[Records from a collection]
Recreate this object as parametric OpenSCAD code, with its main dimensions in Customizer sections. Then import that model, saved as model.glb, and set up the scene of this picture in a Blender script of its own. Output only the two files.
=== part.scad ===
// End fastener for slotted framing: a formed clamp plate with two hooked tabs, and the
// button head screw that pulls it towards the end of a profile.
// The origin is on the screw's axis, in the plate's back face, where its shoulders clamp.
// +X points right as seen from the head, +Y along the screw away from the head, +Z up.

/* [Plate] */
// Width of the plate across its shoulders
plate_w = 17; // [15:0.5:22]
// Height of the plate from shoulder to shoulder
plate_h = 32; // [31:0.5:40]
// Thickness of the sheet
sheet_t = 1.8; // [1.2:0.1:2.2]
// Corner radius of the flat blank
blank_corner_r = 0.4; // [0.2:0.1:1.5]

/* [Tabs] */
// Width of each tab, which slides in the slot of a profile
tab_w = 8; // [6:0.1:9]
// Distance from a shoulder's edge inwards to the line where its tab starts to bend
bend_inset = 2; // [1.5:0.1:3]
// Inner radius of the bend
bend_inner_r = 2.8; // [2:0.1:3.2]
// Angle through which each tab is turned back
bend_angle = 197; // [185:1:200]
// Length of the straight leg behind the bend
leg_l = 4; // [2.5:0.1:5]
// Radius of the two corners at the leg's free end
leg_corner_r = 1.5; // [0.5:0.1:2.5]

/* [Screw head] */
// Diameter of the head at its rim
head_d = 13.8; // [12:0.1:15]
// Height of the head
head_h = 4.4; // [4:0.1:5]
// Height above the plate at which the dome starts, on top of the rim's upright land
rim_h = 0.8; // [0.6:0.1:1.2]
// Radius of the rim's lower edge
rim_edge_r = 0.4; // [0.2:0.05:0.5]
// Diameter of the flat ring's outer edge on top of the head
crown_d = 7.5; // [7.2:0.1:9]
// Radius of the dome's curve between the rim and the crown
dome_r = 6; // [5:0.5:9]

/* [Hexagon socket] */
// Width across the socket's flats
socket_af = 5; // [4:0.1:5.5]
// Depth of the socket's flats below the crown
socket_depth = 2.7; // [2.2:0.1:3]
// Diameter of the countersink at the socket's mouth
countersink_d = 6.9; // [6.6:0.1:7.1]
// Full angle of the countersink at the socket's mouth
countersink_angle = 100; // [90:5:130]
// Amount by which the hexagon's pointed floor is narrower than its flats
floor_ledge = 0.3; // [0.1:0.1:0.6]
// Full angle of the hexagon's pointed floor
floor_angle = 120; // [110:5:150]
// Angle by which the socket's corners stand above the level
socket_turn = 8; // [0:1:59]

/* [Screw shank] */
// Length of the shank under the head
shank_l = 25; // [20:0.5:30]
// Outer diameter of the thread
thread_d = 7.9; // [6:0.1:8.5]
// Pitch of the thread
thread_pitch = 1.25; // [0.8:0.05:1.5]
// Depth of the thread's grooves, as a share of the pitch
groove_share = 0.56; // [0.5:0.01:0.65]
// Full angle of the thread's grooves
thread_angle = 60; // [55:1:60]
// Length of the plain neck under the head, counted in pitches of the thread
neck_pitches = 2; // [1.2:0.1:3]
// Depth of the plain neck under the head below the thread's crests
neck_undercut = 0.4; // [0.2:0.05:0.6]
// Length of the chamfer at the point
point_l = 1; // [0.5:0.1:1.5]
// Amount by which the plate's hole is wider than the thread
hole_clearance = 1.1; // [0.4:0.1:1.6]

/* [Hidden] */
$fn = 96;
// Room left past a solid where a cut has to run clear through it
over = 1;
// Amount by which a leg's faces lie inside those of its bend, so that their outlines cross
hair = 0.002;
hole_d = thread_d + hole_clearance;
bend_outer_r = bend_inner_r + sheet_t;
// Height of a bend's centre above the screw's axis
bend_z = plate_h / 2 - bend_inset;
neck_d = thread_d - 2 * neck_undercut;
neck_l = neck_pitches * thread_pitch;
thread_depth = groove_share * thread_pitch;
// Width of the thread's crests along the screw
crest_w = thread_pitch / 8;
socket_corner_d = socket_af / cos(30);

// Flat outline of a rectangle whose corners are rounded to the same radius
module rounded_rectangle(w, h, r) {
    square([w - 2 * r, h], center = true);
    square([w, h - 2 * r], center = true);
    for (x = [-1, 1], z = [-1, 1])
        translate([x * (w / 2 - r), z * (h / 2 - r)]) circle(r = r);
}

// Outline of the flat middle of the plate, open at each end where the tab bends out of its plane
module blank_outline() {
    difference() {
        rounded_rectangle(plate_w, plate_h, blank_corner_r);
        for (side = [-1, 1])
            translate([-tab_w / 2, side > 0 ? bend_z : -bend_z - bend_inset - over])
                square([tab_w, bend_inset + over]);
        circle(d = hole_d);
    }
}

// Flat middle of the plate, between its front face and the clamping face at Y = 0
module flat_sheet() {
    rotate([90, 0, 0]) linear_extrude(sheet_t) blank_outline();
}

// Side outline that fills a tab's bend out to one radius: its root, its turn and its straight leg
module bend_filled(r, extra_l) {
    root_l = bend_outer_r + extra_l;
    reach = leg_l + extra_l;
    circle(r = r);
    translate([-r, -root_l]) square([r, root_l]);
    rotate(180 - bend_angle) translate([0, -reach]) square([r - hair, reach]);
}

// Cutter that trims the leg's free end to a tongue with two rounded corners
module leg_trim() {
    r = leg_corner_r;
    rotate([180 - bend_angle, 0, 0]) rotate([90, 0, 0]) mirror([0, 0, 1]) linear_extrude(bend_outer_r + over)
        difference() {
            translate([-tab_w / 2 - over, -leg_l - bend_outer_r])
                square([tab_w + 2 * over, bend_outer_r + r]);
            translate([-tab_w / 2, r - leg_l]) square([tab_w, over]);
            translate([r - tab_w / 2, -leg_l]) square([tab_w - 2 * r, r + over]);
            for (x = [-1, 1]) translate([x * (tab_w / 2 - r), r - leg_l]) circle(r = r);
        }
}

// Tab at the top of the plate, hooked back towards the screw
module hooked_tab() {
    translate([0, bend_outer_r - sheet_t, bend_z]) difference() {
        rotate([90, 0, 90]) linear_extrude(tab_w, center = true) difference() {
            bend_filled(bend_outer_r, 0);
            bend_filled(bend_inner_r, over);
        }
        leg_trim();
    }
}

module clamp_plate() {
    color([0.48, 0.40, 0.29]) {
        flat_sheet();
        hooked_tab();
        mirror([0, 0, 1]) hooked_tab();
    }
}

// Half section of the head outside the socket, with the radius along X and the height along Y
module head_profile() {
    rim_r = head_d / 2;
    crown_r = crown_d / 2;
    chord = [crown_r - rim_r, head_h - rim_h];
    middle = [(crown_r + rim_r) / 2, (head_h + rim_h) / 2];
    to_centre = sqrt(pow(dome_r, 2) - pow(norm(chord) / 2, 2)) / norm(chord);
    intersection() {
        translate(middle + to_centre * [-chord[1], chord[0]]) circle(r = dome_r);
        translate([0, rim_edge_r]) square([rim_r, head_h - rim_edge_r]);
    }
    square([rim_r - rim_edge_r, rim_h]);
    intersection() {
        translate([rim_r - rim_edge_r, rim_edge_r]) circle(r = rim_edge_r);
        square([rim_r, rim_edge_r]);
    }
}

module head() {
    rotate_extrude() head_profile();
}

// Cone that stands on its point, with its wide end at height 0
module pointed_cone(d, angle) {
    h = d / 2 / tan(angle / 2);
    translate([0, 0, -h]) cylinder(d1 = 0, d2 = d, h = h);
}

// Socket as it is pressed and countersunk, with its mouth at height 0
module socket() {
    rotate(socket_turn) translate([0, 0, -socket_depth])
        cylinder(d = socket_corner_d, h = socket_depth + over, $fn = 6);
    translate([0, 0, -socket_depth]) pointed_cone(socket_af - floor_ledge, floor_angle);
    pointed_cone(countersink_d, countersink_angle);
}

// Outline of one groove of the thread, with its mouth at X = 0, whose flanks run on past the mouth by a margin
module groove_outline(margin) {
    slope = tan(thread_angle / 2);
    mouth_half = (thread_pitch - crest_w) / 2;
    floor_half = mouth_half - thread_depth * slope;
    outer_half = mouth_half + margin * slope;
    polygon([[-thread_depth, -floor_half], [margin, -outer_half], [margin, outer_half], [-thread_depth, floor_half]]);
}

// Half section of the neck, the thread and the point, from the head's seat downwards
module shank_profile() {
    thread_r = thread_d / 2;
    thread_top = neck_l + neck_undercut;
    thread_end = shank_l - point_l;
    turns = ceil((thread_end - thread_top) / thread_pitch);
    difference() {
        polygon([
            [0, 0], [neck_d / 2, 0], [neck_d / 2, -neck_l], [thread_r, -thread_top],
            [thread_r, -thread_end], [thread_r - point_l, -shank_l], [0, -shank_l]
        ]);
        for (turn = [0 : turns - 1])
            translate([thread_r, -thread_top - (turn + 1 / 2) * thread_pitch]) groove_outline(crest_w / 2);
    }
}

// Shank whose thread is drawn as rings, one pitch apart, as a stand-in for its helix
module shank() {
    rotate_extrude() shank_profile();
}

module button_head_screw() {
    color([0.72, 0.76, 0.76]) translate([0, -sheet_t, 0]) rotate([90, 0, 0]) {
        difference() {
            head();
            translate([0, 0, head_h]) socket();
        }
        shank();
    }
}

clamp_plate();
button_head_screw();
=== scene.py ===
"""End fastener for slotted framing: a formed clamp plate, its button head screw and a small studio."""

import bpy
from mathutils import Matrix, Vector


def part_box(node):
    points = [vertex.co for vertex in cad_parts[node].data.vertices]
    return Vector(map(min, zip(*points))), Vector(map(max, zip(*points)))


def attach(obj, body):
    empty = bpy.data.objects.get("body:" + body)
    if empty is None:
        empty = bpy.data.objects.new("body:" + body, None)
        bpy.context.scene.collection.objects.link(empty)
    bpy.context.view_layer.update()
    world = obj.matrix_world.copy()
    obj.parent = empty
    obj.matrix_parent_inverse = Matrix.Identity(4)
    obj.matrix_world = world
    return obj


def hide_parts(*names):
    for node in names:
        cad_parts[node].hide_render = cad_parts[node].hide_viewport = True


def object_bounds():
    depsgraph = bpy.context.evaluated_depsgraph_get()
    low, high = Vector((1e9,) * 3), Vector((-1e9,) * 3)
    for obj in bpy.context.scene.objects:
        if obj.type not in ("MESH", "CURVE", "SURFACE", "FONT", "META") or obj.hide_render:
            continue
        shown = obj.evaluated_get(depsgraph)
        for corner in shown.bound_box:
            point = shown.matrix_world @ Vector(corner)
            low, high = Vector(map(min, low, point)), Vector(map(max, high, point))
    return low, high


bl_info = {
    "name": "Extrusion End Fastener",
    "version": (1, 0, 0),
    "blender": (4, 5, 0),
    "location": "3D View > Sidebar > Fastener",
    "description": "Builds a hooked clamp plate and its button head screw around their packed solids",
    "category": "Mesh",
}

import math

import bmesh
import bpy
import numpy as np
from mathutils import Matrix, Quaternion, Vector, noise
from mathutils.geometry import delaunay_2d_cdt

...

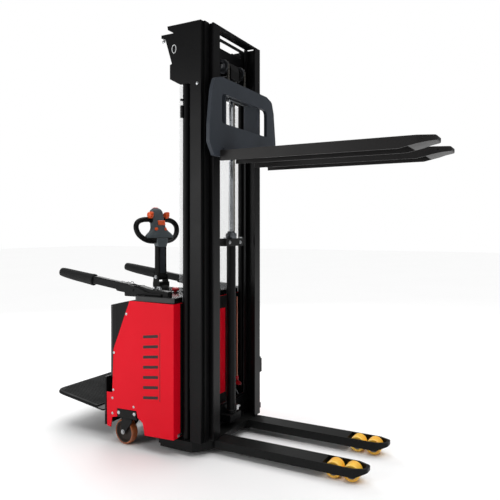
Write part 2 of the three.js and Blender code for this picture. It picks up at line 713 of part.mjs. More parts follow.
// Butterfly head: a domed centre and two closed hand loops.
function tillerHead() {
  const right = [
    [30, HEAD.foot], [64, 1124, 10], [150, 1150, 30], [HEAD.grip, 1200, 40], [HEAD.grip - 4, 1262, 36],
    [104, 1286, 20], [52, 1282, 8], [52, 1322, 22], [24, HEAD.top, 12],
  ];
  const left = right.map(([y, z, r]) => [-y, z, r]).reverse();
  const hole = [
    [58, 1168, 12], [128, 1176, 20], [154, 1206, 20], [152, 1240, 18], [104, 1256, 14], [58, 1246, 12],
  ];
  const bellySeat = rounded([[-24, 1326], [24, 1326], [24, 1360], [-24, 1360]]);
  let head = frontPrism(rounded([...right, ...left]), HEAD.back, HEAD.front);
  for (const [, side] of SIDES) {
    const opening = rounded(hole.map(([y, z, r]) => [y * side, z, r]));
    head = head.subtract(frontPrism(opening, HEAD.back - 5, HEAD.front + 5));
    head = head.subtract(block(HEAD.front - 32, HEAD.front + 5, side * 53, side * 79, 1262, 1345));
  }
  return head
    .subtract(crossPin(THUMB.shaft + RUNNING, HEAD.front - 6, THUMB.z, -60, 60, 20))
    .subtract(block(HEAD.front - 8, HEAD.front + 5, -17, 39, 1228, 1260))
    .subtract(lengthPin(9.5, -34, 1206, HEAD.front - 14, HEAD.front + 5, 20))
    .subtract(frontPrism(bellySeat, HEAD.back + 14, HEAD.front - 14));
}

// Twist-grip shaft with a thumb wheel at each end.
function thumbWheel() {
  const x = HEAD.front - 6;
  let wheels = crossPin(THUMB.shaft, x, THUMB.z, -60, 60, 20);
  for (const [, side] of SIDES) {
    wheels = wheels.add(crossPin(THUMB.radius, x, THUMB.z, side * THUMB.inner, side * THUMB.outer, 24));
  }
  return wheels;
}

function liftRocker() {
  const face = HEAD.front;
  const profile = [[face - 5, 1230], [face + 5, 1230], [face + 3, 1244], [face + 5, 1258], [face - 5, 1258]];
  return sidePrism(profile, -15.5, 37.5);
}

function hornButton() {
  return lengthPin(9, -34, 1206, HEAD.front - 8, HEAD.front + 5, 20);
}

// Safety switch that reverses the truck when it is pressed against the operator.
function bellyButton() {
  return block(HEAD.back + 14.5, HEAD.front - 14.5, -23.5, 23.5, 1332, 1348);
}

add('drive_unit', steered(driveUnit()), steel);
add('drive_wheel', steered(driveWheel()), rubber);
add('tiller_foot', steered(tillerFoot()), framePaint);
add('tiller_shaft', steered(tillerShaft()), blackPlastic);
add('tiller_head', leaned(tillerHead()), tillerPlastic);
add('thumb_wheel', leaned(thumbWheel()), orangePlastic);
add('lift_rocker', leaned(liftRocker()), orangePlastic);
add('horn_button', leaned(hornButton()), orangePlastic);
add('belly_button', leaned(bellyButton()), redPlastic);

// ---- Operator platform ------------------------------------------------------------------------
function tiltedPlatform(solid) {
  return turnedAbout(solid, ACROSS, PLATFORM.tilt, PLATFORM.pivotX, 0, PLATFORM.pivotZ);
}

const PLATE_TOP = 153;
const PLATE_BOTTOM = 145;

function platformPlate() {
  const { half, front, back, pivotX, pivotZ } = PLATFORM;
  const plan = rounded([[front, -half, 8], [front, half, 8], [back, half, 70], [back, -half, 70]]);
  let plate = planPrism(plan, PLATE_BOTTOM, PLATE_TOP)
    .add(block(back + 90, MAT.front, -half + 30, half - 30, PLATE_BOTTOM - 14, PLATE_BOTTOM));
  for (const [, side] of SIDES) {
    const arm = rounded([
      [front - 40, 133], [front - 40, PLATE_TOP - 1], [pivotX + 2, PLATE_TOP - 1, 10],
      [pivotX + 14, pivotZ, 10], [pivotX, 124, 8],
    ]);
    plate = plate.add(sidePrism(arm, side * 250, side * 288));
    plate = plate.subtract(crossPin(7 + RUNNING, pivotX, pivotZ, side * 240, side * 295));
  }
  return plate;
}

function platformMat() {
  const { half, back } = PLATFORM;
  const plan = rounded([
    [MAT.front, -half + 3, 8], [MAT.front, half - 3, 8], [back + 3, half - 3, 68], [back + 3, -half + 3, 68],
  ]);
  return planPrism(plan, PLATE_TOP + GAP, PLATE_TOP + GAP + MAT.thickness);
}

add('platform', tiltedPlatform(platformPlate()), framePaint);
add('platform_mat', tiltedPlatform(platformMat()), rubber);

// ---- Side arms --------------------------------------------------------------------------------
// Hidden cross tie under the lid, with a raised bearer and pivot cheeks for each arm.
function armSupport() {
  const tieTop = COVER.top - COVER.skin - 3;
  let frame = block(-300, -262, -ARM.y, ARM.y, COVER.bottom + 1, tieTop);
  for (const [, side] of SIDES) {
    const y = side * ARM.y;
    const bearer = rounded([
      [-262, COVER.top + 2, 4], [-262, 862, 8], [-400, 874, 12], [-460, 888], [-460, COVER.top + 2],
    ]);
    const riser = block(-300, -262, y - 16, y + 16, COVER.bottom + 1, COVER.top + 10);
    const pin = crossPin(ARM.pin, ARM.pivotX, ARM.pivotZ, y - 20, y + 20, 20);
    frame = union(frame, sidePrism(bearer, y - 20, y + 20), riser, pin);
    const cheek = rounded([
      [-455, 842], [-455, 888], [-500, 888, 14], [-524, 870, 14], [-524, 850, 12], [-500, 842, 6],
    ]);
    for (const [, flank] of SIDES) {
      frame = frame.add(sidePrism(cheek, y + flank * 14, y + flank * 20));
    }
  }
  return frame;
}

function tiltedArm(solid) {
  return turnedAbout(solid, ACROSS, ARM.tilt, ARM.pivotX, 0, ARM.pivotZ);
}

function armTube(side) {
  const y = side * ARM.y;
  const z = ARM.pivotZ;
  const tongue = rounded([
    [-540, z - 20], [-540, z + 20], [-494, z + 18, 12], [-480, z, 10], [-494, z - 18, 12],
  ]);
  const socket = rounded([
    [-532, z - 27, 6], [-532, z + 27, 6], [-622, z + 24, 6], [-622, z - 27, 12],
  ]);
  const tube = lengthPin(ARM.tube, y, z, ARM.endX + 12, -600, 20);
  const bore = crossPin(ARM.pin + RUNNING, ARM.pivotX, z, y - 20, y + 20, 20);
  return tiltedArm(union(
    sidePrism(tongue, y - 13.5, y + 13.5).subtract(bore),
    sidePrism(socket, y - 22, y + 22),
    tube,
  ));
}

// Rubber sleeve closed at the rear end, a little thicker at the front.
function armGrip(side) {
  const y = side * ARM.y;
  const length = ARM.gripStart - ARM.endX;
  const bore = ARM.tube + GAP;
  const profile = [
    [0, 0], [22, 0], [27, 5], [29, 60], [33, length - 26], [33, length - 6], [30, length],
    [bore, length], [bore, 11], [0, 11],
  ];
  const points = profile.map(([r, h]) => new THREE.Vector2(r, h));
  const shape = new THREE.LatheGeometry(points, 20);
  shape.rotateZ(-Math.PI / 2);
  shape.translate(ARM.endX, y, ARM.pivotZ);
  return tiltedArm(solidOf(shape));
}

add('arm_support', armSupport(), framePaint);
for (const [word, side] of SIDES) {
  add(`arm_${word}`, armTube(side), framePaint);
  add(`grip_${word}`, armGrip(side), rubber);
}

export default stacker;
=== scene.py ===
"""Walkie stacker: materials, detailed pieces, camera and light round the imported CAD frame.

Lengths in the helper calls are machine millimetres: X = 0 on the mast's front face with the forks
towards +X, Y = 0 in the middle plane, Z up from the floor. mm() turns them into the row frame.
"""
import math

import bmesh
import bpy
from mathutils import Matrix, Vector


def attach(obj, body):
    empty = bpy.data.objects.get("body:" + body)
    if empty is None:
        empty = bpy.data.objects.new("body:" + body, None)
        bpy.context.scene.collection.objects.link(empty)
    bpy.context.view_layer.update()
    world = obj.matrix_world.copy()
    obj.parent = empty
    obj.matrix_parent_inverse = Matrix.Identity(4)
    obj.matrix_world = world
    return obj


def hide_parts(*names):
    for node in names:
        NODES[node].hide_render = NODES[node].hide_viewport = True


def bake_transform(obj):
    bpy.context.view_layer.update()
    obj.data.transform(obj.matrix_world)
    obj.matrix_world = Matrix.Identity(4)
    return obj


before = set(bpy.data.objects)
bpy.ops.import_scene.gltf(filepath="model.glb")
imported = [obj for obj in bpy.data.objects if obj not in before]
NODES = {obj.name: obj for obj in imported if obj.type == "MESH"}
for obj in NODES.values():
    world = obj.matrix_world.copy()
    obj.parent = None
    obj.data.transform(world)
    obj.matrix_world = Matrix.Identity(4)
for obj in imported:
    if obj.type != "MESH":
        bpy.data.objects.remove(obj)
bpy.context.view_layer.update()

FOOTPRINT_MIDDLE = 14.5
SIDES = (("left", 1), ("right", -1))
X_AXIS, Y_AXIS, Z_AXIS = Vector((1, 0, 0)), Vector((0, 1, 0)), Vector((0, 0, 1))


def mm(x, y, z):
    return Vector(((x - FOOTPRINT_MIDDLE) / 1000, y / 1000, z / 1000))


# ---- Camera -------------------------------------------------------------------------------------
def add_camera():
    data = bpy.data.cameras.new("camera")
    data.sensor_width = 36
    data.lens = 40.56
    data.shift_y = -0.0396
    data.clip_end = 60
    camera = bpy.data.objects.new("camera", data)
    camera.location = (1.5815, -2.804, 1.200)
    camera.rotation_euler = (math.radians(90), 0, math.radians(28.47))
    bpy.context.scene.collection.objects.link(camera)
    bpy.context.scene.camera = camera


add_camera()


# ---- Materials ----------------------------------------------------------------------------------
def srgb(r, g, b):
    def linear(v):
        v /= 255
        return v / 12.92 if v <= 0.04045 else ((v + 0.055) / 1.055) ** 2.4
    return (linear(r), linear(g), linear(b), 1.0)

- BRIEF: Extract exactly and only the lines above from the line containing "add('arm_support', armSupport(), framePaint);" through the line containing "X_AXIS, Y_AXIS, Z_AXIS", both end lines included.

- TASK OUTPUT:
add('arm_support', armSupport(), framePaint);
for (const [word, side] of SIDES) {
  add(`arm_${word}`, armTube(side), framePaint);
  add(`grip_${word}`, armGrip(side), rubber);
}

export default stacker;
=== scene.py ===
"""Walkie stacker: materials, detailed pieces, camera and light round the imported CAD frame.

Lengths in the helper calls are machine millimetres: X = 0 on the mast's front face with the forks
towards +X, Y = 0 in the middle plane, Z up from the floor. mm() turns them into the row frame.
"""
import math

import bmesh
import bpy
from mathutils import Matrix, Vector


def attach(obj, body):
    empty = bpy.data.objects.get("body:" + body)
    if empty is None:
        empty = bpy.data.objects.new("body:" + body, None)
        bpy.context.scene.collection.objects.link(empty)
    bpy.context.view_layer.update()
    world = obj.matrix_world.copy()
    obj.parent = empty
    obj.matrix_parent_inverse = Matrix.Identity(4)
    obj.matrix_world = world
    return obj


def hide_parts(*names):
    for node in names:
        NODES[node].hide_render = NODES[node].hide_viewport = True


def bake_transform(obj):
    bpy.context.view_layer.update()
    obj.data.transform(obj.matrix_world)
    obj.matrix_world = Matrix.Identity(4)
    return obj


before = set(bpy.data.objects)
bpy.ops.import_scene.gltf(filepath="model.glb")
imported = [obj for obj in bpy.data.objects if obj not in before]
NODES = {obj.name: obj for obj in imported if obj.type == "MESH"}
for obj in NODES.values():
    world = obj.matrix_world.copy()
    obj.parent = None
    obj.data.transform(world)
    obj.matrix_world = Matrix.Identity(4)
for obj in imported:
    if obj.type != "MESH":
        bpy.data.objects.remove(obj)
bpy.context.view_layer.update()

FOOTPRINT_MIDDLE = 14.5
SIDES = (("left", 1), ("right", -1))
X_AXIS, Y_AXIS, Z_AXIS = Vector((1, 0, 0)), Vector((0, 1, 0)), Vector((0, 0, 1))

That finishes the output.